Sebastian Zöllner is a Professor of Biostatistics. He also holds an appointment in the Department of Psychiatry. Dr. Zöllner joined the University of Michigan after a postdoctoral fellowship in the Department of Human Genetics at the University of Chicago. His research effort is divided between generating new methods in statistical genetics and analyzing data. The general thrust of his work is problems from human genetics, evolutionary biology and statistical population biology.
Dr. Lee’s research interests lie in machine learning and its applications to artificial intelligence. In particular, he focuses on deep learning and representation learning, which aims to learn an abstract representation of the data by a hierarchical and compositional structure. His research also spans over related topics, such as graphical models, optimization, and large-scale learning. Specific application areas include computer vision, audio recognition, robotics, text modeling, and healthcare.
Professor Balzano and her students investigate problems in statistical signal processing and optimization, particularly dealing with large and messy data. Her applications typically have missing, corrupted, and uncalibrated data as well as heterogeneous data in terms of sensors, sensor quality, and scale in both time and space. Her theoretical interests involve classes of non-convex problems that include Principal Components Analysis (or the Singular Value Decomposition) and many interesting variants such as PCA with sparse or structured principal components, orthogonality and non-negativity constraints, nonlinear variants such as low-dimensional algebraic variety models, and even categorical data or human preference data. She concentrates on fast gradient methods and related optimization methods that are scalable to real-time operation and massive data. Her work provides algorithmic and statistical guarantees for these algorithms on the aforementioned non-convex problems, and she focuses carefully on assumptions that are realistic for the relevant applications. She has worked in the areas of online algorithms, real-time computer vision, compressed sensing and matrix completion, network inference, and sensor networks.
Kerby Shedden has broad interests involving applied statistics, data science and computing with data. Through his work directing the data science consulting service he has worked in a wide variety of application domains including numerous areas within health science, social science, and transportation research. A current major focus is development of software tools that exploit high performance computing infrastructure for statistical analysis of health records, and sensor data from vehicles and road networks.
Dr. Ivo Dinov directs the Statistics Online Computational Resource (SOCR), co-directs the multi-institutional Probability Distributome Project, and is an associate director for education of the Michigan Institute for Data Science (MIDAS).

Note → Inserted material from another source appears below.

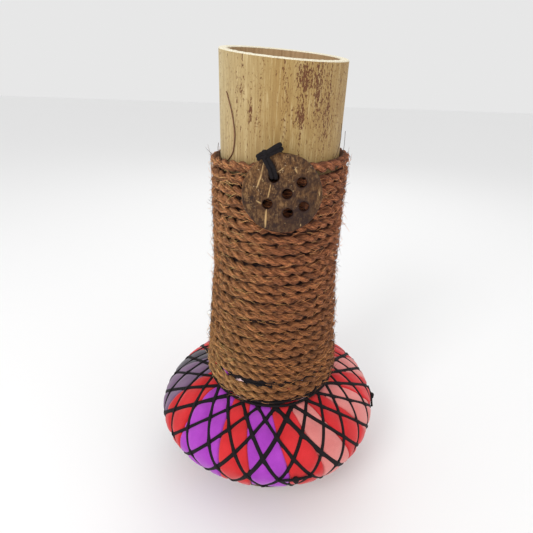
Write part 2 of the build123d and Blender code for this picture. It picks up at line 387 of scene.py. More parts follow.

Dr. Dinov is an expert in mathematical modeling, statistical analysis, computational processing and visualization of Big Data. He is involved in longitudinal morphometric studies of human development (e.g., Autism, Schizophrenia), maturation (e.g., depression, pain) and aging (e.g., Alzheimer’s and Parkinson’s diseases). Dr. Dinov is developing, validating and disseminating novel technology-enhanced pedagogical approaches for scientific education and active learning.